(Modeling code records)
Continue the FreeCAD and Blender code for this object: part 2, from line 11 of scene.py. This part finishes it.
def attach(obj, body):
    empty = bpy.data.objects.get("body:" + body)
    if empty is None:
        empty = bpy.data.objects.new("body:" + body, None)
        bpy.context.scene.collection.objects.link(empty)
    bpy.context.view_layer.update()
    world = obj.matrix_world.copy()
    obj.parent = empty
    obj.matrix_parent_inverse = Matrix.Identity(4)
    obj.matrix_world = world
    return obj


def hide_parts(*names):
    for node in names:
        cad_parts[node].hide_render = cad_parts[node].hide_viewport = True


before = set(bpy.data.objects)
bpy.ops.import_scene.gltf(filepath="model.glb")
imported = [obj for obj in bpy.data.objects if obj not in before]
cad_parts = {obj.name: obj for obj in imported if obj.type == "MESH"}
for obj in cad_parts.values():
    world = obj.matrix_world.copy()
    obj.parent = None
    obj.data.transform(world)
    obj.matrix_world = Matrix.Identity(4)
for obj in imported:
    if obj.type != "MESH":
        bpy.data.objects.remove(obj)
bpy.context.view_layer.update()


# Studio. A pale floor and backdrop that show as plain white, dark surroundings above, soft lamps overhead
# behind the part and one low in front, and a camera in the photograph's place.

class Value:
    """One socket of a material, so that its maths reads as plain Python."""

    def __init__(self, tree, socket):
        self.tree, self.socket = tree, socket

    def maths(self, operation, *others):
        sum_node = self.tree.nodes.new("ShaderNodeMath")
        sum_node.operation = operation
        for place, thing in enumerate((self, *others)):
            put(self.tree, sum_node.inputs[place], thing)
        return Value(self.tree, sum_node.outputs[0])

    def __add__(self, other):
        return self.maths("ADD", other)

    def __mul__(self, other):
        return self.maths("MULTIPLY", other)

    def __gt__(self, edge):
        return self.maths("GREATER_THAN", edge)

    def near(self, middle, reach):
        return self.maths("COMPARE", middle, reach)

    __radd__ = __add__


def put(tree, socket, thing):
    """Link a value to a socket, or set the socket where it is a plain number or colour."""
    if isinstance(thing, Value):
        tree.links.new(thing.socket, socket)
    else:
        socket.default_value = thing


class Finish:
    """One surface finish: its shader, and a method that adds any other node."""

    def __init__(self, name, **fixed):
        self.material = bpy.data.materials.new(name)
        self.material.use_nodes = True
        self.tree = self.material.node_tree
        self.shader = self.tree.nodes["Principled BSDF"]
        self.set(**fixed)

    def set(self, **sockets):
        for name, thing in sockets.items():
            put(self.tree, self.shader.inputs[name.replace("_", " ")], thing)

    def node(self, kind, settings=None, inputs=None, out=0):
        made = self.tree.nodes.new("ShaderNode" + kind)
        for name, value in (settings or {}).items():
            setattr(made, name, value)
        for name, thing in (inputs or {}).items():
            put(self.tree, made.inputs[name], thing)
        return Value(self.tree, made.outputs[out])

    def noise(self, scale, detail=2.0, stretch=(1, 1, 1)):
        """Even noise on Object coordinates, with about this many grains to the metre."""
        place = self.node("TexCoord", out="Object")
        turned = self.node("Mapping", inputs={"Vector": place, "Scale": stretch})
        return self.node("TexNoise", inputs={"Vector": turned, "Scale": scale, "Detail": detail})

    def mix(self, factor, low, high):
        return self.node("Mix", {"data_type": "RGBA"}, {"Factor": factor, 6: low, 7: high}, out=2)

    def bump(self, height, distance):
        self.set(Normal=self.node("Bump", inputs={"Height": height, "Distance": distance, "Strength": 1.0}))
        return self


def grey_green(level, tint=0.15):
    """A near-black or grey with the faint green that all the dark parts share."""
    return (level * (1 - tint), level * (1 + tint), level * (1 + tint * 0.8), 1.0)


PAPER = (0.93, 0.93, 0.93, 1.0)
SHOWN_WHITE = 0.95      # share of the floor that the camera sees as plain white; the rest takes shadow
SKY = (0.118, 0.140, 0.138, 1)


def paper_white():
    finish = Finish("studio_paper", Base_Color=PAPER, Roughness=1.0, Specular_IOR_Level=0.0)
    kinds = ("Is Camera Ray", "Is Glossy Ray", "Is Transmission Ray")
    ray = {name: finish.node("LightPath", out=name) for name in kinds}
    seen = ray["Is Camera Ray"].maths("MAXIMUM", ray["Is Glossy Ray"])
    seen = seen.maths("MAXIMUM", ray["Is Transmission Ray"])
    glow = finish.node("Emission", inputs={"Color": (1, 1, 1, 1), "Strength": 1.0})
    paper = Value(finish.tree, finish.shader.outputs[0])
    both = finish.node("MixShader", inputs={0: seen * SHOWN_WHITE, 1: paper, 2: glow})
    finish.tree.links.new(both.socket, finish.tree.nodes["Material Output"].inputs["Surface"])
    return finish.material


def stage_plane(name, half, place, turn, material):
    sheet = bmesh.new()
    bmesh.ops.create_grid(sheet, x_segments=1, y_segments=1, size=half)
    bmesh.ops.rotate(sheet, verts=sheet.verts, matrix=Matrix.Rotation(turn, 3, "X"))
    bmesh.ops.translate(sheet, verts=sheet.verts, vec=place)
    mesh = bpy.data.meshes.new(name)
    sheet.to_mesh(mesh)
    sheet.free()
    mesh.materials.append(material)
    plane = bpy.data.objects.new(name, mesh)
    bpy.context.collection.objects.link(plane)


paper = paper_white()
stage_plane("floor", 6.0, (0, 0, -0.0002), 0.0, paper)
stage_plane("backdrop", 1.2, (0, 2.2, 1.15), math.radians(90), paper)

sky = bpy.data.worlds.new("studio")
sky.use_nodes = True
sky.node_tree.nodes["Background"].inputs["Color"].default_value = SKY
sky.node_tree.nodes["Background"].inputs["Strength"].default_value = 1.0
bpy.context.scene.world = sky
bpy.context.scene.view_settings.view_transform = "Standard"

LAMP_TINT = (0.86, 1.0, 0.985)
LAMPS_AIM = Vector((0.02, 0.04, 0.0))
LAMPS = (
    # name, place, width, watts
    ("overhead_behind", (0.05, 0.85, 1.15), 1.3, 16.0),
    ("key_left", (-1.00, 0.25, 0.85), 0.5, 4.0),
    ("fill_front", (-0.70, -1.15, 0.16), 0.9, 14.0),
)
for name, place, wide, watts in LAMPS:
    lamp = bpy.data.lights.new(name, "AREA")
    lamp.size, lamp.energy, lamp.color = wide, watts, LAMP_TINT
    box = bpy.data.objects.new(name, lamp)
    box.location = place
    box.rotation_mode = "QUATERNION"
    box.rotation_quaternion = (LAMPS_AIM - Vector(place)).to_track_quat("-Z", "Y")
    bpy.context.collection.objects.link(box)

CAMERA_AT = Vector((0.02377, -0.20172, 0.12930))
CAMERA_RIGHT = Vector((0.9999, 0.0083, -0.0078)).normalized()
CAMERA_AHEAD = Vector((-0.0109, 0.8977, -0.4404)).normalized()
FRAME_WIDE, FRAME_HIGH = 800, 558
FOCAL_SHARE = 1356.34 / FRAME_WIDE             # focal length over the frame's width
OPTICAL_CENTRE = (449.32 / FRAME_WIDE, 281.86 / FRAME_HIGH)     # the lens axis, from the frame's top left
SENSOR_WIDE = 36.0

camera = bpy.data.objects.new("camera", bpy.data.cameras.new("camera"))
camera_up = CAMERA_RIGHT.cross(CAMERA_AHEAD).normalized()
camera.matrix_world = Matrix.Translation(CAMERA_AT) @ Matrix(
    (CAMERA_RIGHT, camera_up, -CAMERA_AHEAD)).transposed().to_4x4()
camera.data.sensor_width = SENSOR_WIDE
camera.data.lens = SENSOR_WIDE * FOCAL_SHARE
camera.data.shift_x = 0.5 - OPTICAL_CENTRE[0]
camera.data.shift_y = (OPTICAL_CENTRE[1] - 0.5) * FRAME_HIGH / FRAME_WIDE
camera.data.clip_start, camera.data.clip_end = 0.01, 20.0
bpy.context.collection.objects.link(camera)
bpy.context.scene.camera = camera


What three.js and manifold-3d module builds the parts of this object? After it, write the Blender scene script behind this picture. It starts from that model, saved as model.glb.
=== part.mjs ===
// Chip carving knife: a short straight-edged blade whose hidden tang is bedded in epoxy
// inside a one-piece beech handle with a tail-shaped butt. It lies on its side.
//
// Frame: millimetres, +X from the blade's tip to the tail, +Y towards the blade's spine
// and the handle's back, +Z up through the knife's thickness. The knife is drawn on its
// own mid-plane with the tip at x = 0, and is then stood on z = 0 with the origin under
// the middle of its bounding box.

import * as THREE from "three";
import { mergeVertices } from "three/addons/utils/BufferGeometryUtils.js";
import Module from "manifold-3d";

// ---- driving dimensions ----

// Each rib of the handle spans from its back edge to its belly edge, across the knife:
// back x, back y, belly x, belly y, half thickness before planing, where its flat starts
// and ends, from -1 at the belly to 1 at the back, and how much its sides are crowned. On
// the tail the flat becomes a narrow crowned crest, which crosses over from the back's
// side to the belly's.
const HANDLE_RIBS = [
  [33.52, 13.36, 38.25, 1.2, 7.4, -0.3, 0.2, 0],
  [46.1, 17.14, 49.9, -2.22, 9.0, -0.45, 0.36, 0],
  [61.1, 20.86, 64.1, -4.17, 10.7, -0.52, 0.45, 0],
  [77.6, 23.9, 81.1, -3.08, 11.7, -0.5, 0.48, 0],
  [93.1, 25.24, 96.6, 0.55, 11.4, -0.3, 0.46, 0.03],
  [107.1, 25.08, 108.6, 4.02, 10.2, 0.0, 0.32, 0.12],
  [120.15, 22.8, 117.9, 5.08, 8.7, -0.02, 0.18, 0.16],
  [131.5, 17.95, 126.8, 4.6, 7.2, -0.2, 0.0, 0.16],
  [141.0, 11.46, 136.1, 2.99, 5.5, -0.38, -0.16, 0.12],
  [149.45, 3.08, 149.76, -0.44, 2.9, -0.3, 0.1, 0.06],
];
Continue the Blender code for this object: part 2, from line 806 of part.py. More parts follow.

Your objective:
Identify and extract each line of the listing that contains "Identity".

Result for this exercise:
    obj.matrix_parent_inverse = Matrix.Identity(4)
    obj.matrix_world = Matrix.Identity(4)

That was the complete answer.